Dr. John Olerud can’t go anywhere these days without being asked about baseball, his son and the Seattle Mariners. And he doesn’t mind it a bit.



Dr. Olerud’s son, as just about everyone in Seattle knows, is Mariners’ first baseman John Olerud.


“My residents who follow me around and have to listen to the patients ask me about it, and to hear the same answers, must get tired of it,” said Dr. Olerud, head of the UW Division of Dermatology and professor of medicine.


“But for me, I enjoy it. You couldn’t pick a better topic for me to talk to the patients about than baseball or my son.”


Dr. Olerud is as impressed as anyone by the Mariners’ accomplishments as they enter postseason play.


“I don’t think anyone would have predicted the Mariners would tie the major league record of 116 wins,” he said. “It’s just amazing.”


Dr. Olerud and his wife, Lynda, have been through this before, as John won World Series championships in 1992 and 1993 with the Toronto Blue Jays.


But this is even more special, being able to watch their son play every day, in the same city where Dr. Olerud once played catcher for the minor league Seattle Angels in the 1960s.


“It seems more real that it’s happening here,” Dr. Olerud said.


John was born Aug. 5, 1968, his mother going into labor while his father was playing a doubleheader in Tacoma.

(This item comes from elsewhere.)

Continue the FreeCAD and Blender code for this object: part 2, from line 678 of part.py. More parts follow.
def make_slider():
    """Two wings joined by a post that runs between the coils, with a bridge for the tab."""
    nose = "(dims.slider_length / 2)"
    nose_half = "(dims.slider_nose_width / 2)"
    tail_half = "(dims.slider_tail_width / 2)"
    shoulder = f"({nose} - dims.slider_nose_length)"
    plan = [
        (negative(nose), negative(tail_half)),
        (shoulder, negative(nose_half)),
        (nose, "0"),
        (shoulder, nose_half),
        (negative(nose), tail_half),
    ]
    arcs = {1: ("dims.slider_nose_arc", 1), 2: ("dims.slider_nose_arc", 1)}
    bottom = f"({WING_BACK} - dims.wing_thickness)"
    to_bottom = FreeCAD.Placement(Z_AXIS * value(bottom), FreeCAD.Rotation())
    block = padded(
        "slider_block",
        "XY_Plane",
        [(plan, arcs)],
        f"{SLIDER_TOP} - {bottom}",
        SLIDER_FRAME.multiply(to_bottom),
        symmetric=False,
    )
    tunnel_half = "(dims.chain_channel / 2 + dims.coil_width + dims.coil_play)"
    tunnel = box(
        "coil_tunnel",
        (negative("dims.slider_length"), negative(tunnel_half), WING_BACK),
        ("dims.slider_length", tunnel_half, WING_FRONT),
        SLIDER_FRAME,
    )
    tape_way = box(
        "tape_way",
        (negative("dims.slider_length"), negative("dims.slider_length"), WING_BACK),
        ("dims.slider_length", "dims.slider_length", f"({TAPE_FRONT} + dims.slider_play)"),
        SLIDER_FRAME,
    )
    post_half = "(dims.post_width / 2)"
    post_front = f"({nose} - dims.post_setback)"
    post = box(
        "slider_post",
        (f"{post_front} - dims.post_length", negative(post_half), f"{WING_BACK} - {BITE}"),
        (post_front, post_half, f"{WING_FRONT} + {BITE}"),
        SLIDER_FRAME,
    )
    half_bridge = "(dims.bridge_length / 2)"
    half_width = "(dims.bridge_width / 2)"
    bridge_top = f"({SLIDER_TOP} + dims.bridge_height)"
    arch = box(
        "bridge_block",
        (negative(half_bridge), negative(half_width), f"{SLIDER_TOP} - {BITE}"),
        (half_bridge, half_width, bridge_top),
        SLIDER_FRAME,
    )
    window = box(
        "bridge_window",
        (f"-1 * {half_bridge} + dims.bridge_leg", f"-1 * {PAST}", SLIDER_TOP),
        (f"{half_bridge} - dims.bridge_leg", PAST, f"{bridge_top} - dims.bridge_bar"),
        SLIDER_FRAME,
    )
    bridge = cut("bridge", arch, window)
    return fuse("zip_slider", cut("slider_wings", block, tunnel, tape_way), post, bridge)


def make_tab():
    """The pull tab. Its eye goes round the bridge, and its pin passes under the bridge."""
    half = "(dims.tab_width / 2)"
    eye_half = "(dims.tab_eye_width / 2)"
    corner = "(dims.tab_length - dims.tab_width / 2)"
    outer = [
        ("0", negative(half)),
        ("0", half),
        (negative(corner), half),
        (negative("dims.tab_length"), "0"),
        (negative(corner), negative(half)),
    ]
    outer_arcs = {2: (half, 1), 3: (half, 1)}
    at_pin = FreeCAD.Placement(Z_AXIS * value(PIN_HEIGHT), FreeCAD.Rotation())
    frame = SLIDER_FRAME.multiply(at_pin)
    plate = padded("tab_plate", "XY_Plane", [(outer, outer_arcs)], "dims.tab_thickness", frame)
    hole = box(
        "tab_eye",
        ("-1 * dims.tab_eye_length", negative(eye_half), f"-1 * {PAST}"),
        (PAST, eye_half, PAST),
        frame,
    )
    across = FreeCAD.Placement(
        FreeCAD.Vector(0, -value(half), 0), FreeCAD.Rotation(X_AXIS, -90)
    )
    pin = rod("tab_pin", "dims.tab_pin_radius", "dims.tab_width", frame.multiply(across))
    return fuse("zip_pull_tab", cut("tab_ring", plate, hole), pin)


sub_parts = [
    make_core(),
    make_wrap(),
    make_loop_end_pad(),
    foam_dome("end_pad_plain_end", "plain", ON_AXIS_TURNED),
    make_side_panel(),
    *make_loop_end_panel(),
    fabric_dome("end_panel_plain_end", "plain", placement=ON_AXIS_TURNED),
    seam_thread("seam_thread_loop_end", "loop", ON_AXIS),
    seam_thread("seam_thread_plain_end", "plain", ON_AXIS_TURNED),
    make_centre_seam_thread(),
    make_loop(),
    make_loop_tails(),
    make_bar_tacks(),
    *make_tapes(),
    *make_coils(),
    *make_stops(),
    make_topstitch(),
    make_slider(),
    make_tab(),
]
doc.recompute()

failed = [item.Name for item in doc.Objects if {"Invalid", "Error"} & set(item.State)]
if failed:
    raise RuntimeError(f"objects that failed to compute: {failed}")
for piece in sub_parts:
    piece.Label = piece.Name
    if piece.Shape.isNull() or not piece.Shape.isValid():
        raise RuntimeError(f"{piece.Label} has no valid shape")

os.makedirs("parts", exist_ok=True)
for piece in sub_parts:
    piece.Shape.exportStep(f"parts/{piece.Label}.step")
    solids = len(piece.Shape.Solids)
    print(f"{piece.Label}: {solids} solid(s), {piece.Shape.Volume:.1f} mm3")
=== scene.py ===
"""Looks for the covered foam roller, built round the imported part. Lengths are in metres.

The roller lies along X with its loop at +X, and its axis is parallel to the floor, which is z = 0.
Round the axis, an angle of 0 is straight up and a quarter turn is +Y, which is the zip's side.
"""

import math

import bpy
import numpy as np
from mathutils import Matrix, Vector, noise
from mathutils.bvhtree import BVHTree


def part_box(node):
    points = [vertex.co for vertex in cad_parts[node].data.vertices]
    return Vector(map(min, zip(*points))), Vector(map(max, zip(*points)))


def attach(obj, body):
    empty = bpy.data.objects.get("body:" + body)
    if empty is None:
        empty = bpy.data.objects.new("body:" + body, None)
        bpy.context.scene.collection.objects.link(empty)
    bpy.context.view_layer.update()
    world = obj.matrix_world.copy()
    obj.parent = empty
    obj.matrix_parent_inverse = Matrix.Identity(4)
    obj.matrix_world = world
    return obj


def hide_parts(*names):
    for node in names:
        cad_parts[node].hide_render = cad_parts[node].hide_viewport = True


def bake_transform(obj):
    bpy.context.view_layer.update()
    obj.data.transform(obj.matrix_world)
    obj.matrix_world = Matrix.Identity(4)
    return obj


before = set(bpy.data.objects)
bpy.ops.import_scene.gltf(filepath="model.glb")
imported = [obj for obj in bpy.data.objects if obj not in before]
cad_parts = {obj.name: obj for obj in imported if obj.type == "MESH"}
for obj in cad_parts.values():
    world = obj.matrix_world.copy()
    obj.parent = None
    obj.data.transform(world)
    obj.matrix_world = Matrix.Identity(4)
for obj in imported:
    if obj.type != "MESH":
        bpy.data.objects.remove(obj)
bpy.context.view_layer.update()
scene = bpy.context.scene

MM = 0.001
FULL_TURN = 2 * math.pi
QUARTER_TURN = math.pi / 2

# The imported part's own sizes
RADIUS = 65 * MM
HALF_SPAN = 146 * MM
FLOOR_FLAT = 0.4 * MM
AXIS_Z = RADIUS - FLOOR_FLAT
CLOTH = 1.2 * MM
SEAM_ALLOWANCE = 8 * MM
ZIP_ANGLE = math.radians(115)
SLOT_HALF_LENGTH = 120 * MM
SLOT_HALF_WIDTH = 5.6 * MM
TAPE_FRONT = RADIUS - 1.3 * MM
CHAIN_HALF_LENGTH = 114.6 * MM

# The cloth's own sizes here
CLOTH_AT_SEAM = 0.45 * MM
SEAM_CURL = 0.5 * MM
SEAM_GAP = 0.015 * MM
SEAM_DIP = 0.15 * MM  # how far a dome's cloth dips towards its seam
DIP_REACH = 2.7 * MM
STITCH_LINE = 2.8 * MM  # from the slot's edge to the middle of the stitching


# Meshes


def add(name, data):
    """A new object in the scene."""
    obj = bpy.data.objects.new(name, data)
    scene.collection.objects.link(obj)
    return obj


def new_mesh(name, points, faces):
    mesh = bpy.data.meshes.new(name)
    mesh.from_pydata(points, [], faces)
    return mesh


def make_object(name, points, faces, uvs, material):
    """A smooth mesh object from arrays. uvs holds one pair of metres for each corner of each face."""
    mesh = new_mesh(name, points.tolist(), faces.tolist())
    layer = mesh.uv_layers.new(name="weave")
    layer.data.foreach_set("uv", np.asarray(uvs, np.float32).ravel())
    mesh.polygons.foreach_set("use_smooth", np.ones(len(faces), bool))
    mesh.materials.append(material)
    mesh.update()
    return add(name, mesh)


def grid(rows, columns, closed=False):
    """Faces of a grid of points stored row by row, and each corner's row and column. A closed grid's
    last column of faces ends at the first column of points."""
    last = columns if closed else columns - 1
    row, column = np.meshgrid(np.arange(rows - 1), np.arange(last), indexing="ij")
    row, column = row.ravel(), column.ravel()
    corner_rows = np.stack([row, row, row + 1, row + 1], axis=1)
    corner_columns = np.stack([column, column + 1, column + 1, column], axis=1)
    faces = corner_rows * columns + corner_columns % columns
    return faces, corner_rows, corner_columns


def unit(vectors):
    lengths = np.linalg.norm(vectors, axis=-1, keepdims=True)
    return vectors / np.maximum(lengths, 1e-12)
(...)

Dr. Olerud graduated from the UW School of Medicine in 1971, continuing to play baseball in the summers.


He coached his son’s youth baseball teams until John left for college at Washington State University, where he became college player of the year.


But in 1989, John collapsed during a workout at WSU. He was diagnosed with a subarachnoid hemorrhage that caused bleeding in the spinal column.


“It was a frightening thing,” Dr. Olerud said. “But we were fortunate the aneurysm was found within a few weeks.”


Dr. H. Richard Winn, professor and chair of the Department of Neurological Surgery, removed the aneurysm and John was back playing within a short time, joining the Blue Jays later that summer. As Mariners fans know, he still wears a protective batting helmet in the field at all times.


In 1993 John received the Hutch Award, which goes to the major league player who best exemplifies the character, courage and competitive desire of Fred Hutchinson.


John has been a remarkably steady performer over the years with Toronto, the New York Mets and Seattle, hitting for a career .300 average and playing great defense.


“I think he works very hard on his game,” Dr. Olerud said. “The relaxed approach he takes in the field belies how hard he works on his game. He just does it in a quiet way. He’s just as easygoing off the field.”


John and his wife, Kelly, have two children – Garrett, 3, and Jordan, 1. Dr. Olerud and his wife also have a daughter, Erica, who is studying apparel design.


Garrett is becoming increasingly aware of his dad’s special job.


“Last year his favorite player was ‘Alex Wadweegez’,” Dr. Olerud says with a big smile. “Now it’s Daddy. He tells his dad to hit a home run when he leaves for the park.”


Does John still ask Dad for baseball advice?


“The advice he asks me for is more medical than baseball,” Dr. Olerud said. “But I think he would say few people know his swing better than I do. Occasionally I’ll say something and he’ll be polite about it, but he’s the batting champion and I’m the .270 lifetime hitter.”


Home or away during the playoffs, the Oleruds will be in the stands watching their son.


“I would be understating it if I didn’t say I was very proud,” Dr. Olerud said, “and equally as proud of how John conducts himself as a person as the way he does on the baseball field.”